§ SET EXERCISE
Make an exact copy of all the data.

§ COLLECTED DATA

------------------------------------

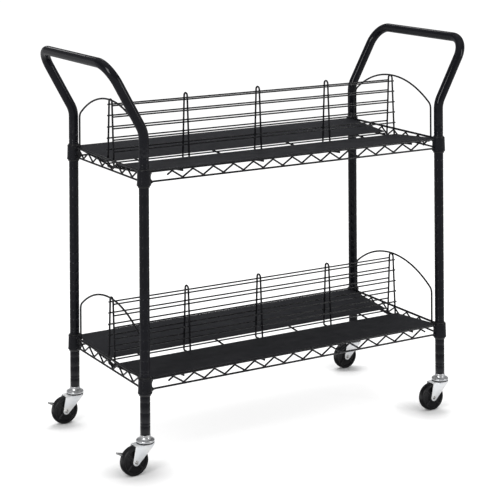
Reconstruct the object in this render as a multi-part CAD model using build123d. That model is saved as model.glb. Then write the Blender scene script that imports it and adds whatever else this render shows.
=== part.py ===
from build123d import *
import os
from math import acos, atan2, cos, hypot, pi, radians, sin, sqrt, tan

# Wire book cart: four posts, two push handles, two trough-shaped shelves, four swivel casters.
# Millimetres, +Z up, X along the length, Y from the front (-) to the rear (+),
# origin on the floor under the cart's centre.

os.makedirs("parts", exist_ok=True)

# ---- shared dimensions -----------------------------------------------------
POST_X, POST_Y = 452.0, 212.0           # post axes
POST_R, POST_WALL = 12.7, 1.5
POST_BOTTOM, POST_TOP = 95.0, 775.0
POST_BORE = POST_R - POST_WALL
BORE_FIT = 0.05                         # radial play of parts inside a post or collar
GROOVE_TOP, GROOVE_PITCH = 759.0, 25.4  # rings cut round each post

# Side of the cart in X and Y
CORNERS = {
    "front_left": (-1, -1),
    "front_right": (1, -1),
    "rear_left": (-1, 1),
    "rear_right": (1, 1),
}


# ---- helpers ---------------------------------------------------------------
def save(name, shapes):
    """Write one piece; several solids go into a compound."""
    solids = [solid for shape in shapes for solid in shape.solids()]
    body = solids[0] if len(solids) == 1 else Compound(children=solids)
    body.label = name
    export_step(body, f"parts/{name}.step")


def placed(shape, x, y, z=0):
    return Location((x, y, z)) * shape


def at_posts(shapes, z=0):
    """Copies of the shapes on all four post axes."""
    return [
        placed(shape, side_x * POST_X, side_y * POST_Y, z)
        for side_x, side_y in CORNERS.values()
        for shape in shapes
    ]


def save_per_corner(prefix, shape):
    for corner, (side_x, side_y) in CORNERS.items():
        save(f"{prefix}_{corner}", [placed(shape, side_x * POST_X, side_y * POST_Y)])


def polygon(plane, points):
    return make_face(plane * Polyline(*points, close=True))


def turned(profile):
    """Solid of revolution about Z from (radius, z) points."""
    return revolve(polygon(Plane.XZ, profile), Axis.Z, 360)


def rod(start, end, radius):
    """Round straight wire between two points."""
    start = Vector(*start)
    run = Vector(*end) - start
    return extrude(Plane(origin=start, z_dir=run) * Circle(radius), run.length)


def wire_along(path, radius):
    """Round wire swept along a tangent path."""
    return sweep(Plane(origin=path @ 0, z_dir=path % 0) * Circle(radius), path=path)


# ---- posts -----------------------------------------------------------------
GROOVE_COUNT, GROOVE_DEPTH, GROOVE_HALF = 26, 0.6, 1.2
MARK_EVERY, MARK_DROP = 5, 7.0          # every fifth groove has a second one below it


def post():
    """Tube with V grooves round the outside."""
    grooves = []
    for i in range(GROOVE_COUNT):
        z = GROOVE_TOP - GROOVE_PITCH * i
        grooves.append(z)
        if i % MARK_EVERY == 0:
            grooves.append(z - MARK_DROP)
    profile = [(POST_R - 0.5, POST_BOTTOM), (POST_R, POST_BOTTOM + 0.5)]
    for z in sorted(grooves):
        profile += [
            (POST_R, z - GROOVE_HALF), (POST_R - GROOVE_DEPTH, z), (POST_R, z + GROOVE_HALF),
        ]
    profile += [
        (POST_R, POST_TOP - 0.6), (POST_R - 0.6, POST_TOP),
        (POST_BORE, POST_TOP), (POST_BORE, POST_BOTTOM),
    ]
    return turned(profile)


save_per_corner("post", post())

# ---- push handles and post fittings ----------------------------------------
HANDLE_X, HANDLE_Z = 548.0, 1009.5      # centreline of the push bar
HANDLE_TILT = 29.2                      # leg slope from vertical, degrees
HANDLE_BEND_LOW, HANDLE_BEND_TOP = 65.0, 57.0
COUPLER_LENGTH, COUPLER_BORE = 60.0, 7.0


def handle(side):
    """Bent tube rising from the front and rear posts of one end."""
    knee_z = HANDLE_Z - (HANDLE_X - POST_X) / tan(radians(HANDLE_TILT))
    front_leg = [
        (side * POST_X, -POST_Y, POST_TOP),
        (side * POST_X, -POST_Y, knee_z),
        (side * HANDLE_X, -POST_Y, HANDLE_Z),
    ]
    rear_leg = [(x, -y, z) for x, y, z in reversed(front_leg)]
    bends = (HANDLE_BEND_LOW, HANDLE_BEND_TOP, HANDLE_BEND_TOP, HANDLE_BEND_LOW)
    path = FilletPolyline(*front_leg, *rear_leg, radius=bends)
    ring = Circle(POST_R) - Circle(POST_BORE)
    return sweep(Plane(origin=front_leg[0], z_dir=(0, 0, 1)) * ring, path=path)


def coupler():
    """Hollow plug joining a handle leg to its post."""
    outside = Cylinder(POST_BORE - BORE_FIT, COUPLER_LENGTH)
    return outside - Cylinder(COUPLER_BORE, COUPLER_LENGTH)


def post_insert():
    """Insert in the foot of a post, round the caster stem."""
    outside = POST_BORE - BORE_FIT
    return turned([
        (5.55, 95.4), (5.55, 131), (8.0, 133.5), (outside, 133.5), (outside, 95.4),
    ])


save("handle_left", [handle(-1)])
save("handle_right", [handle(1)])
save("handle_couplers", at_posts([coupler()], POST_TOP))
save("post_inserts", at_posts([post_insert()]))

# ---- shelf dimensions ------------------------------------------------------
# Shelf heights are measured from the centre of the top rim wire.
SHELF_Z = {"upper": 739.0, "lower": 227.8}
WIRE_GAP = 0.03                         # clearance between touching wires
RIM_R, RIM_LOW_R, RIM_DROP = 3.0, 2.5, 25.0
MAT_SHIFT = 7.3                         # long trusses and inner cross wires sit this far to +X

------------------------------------

§ RESULT FOR THIS TASK
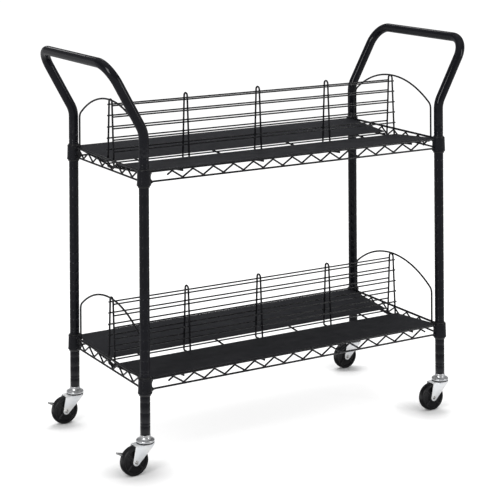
Reconstruct the object in this render as a multi-part CAD model using build123d. That model is saved as model.glb. Then write the Blender scene script that imports it and adds whatever else this render shows.
=== part.py ===
from build123d import *
import os
from math import acos, atan2, cos, hypot, pi, radians, sin, sqrt, tan

# Wire book cart: four posts, two push handles, two trough-shaped shelves, four swivel casters.
# Millimetres, +Z up, X along the length, Y from the front (-) to the rear (+),
# origin on the floor under the cart's centre.

os.makedirs("parts", exist_ok=True)

# ---- shared dimensions -----------------------------------------------------
POST_X, POST_Y = 452.0, 212.0           # post axes
POST_R, POST_WALL = 12.7, 1.5
POST_BOTTOM, POST_TOP = 95.0, 775.0
POST_BORE = POST_R - POST_WALL
BORE_FIT = 0.05                         # radial play of parts inside a post or collar
GROOVE_TOP, GROOVE_PITCH = 759.0, 25.4  # rings cut round each post

# Side of the cart in X and Y
CORNERS = {
    "front_left": (-1, -1),
    "front_right": (1, -1),
    "rear_left": (-1, 1),
    "rear_right": (1, 1),
}


# ---- helpers ---------------------------------------------------------------
def save(name, shapes):
    """Write one piece; several solids go into a compound."""
    solids = [solid for shape in shapes for solid in shape.solids()]
    body = solids[0] if len(solids) == 1 else Compound(children=solids)
    body.label = name
    export_step(body, f"parts/{name}.step")


def placed(shape, x, y, z=0):
    return Location((x, y, z)) * shape


def at_posts(shapes, z=0):
    """Copies of the shapes on all four post axes."""
    return [
        placed(shape, side_x * POST_X, side_y * POST_Y, z)
        for side_x, side_y in CORNERS.values()
        for shape in shapes
    ]


def save_per_corner(prefix, shape):
    for corner, (side_x, side_y) in CORNERS.items():
        save(f"{prefix}_{corner}", [placed(shape, side_x * POST_X, side_y * POST_Y)])


def polygon(plane, points):
    return make_face(plane * Polyline(*points, close=True))


def turned(profile):
    """Solid of revolution about Z from (radius, z) points."""
    return revolve(polygon(Plane.XZ, profile), Axis.Z, 360)


def rod(start, end, radius):
    """Round straight wire between two points."""
    start = Vector(*start)
    run = Vector(*end) - start
    return extrude(Plane(origin=start, z_dir=run) * Circle(radius), run.length)


def wire_along(path, radius):
    """Round wire swept along a tangent path."""
    return sweep(Plane(origin=path @ 0, z_dir=path % 0) * Circle(radius), path=path)


# ---- posts -----------------------------------------------------------------
GROOVE_COUNT, GROOVE_DEPTH, GROOVE_HALF = 26, 0.6, 1.2
MARK_EVERY, MARK_DROP = 5, 7.0          # every fifth groove has a second one below it


def post():
    """Tube with V grooves round the outside."""
    grooves = []
    for i in range(GROOVE_COUNT):
        z = GROOVE_TOP - GROOVE_PITCH * i
        grooves.append(z)
        if i % MARK_EVERY == 0:
            grooves.append(z - MARK_DROP)
    profile = [(POST_R - 0.5, POST_BOTTOM), (POST_R, POST_BOTTOM + 0.5)]
    for z in sorted(grooves):
        profile += [
            (POST_R, z - GROOVE_HALF), (POST_R - GROOVE_DEPTH, z), (POST_R, z + GROOVE_HALF),
        ]
    profile += [
        (POST_R, POST_TOP - 0.6), (POST_R - 0.6, POST_TOP),
        (POST_BORE, POST_TOP), (POST_BORE, POST_BOTTOM),
    ]
    return turned(profile)


save_per_corner("post", post())

# ---- push handles and post fittings ----------------------------------------
HANDLE_X, HANDLE_Z = 548.0, 1009.5      # centreline of the push bar
HANDLE_TILT = 29.2                      # leg slope from vertical, degrees
HANDLE_BEND_LOW, HANDLE_BEND_TOP = 65.0, 57.0
COUPLER_LENGTH, COUPLER_BORE = 60.0, 7.0


def handle(side):
    """Bent tube rising from the front and rear posts of one end."""
    knee_z = HANDLE_Z - (HANDLE_X - POST_X) / tan(radians(HANDLE_TILT))
    front_leg = [
        (side * POST_X, -POST_Y, POST_TOP),
        (side * POST_X, -POST_Y, knee_z),
        (side * HANDLE_X, -POST_Y, HANDLE_Z),
    ]
    rear_leg = [(x, -y, z) for x, y, z in reversed(front_leg)]
    bends = (HANDLE_BEND_LOW, HANDLE_BEND_TOP, HANDLE_BEND_TOP, HANDLE_BEND_LOW)
    path = FilletPolyline(*front_leg, *rear_leg, radius=bends)
    ring = Circle(POST_R) - Circle(POST_BORE)
    return sweep(Plane(origin=front_leg[0], z_dir=(0, 0, 1)) * ring, path=path)


def coupler():
    """Hollow plug joining a handle leg to its post."""
    outside = Cylinder(POST_BORE - BORE_FIT, COUPLER_LENGTH)
    return outside - Cylinder(COUPLER_BORE, COUPLER_LENGTH)


def post_insert():
    """Insert in the foot of a post, round the caster stem."""
    outside = POST_BORE - BORE_FIT
    return turned([
        (5.55, 95.4), (5.55, 131), (8.0, 133.5), (outside, 133.5), (outside, 95.4),
    ])


save("handle_left", [handle(-1)])
save("handle_right", [handle(1)])
save("handle_couplers", at_posts([coupler()], POST_TOP))
save("post_inserts", at_posts([post_insert()]))

# ---- shelf dimensions ------------------------------------------------------
# Shelf heights are measured from the centre of the top rim wire.
SHELF_Z = {"upper": 739.0, "lower": 227.8}
WIRE_GAP = 0.03                         # clearance between touching wires
RIM_R, RIM_LOW_R, RIM_DROP = 3.0, 2.5, 25.0
MAT_SHIFT = 7.3                         # long trusses and inner cross wires sit this far to +X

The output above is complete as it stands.